Aliénor d'Aquitaine a rendu son dernier soupir à l'abbaye de Fontevrault. Quelques semaines plus tôt, épuisée, la vieille reine octogénaire s'y est retirée et y a pris le voile. Dans l'église du Grand Moutier, elle  repose maintenant près de Richard Coeur de Lion et d'Henry Plantagenêt. Un sculpteur anonyme a rendu, mieux que les chroniqueurs, sa beauté incomparable. Son gisant représente la souveraine défunte pleine de majesté, apaisée, frapée dans les plis de sa robe et de son manteau, le visage encadré du voile à mentonnière. Dans ses mains, elle tient un livre ouvert... Ouvrage pieux ou recueil de poèmes? Jusque dans l'au-delà, Aliénor d'Aquitaine reste la reine lettrée inspiratrice de la littérature courtoise. Transfigurée sous la couleur de la pierre peinte, elle semble avoir définitivement rompu avec l'image négative que certains ont colportée; ni sorcière Mélusine ni Messaline mangeuse d'hommes, "fille incontinente et corrompue", telle que l'a décrite l'abbé de Burdeau, le biographe de Louis VII. Sans doute influencé par cette réputation sulfureuse, le chroniqueur Richard de Devizes a cru devoir faire suivre son brillant éloge funèbre d'une remarque sibylline sous-entendant que la reine n'a pas toujours été au-delà du blâme : "Beaucoup savent ce que j'aimerais qu'aucun de nous ne sache. La même reine, au temps de son premier mari, était à Jérusalem. Ne laissons personne ajouter quoi que ce soit à ce propos; je ne le sais que trop bien. Silence"!

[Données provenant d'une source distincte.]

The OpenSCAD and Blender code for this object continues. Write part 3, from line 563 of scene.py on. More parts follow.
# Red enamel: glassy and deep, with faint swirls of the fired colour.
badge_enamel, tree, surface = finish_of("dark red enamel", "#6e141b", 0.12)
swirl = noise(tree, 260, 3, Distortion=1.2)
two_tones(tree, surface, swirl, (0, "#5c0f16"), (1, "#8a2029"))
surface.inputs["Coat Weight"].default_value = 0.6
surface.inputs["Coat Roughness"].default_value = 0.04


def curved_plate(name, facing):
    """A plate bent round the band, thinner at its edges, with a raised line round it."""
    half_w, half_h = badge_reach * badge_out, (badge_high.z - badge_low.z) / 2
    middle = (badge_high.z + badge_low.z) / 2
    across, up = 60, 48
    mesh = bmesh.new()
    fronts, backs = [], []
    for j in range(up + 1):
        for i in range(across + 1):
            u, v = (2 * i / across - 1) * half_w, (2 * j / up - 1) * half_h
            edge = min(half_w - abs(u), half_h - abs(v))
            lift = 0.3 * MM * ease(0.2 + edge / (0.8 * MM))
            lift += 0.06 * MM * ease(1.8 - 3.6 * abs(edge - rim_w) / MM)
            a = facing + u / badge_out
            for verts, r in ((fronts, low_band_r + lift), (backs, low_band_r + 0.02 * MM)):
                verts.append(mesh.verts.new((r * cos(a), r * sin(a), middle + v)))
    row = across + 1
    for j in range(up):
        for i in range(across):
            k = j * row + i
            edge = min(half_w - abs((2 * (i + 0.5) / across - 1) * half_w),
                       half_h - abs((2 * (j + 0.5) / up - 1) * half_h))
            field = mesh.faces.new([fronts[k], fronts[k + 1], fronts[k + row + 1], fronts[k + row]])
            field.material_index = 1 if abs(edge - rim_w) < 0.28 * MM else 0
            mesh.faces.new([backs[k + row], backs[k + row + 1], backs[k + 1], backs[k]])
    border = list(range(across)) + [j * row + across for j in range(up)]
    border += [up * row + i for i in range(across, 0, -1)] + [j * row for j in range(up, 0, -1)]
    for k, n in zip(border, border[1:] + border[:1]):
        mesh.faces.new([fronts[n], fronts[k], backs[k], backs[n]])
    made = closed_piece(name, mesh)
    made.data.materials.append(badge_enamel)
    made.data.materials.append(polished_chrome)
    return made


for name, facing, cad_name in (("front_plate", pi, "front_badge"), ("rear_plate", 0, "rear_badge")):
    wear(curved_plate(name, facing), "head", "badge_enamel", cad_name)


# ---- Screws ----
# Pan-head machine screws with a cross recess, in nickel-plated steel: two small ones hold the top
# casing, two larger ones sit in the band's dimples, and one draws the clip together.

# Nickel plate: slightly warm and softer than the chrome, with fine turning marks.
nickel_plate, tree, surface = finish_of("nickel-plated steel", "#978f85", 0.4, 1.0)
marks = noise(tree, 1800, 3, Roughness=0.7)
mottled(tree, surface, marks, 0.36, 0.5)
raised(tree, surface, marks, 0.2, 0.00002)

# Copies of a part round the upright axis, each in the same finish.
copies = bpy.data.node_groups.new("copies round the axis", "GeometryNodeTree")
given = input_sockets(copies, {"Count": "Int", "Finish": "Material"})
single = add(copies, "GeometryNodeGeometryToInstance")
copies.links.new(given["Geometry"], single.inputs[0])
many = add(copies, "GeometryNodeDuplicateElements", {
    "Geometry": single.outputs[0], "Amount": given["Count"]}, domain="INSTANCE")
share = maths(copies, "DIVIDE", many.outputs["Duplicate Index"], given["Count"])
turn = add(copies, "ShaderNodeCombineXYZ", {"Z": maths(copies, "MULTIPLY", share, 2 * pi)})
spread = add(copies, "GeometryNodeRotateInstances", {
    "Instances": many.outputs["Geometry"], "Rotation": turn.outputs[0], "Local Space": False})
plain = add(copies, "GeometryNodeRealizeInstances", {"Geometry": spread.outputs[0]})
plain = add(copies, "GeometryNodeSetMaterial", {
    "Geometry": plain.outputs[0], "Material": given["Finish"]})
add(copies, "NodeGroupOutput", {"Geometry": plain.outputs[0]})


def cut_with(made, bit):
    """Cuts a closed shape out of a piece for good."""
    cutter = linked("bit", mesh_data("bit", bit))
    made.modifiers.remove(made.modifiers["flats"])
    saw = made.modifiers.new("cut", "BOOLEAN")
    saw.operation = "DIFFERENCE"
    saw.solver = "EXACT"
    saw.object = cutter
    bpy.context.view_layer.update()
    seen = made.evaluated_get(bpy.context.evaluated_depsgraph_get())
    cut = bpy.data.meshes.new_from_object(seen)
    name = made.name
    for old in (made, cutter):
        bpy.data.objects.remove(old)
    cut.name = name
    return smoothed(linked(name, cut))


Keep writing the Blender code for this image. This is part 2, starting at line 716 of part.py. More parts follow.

 La légende s'est vite emparée d'Aliénor d'Aquitaine, dont les incessants voyages ont contraint les chroniqueurs à souvent narrer ses entreprises sans en être directement témoins. Organisatrice mais aussi destructrice, édifiant et protégeant couvents, monastères et cathédrales, mais luttant farouchement contre l'emprise de l'Eglise, volontaire mais capricieuse, surtout dans sa jeunesse, la reine a toujours dérouté par sa personnalité complexe. On raconte qu'elle aurait tué Rosamond Cliffor, la "rose immonde", maîtresse d'Henry Plantagenêt, en lui donnant à choisir entre l'épée et le poison. Mais l'accusation ne tient pas. Rosamond est morte dans le monastère où elle s'est retirée en 1176, pendant la détention d'Aliénor au château de Salisbury. On dit qu'Aliénor a trompé ses deux maris. En l'occurrence, c'est elle qui a été trompée. Certes, en Terre Sainte, où elle a accompagné son premier époux, Louis VII, elle a été très proche de son jeune oncle Raymond de Poitiers, "grand, mieux fait de corps et plus beau qu'aucun de ses contemporains". Et elle a pris son parti lorsqu'il s'est opposé au roi de France à propos de la défense de Jérusalem. La plupart des chroniqueurs l'ont accusée d'avoir eu de nombreux amants lors de ce séjour en Orient. Selon Guillaume de Tyr, elle serait tombée dans les bras de son oncle fort séduisant. Il est certain qu'ils ont éprouvé une grande tendresse l'un pour l'autre. Tous deux aimaient la poésie, s'entretenaient en langue d'oc, que Louis VII ne comprenait pas. Sans doute, aussi, contrairement à son époux qui vivait comme un moine, Aliénor s'épanouissait-elle pleinement dans cette atmosphère orientale... Mais nous n'en savons pas plus.... !!!!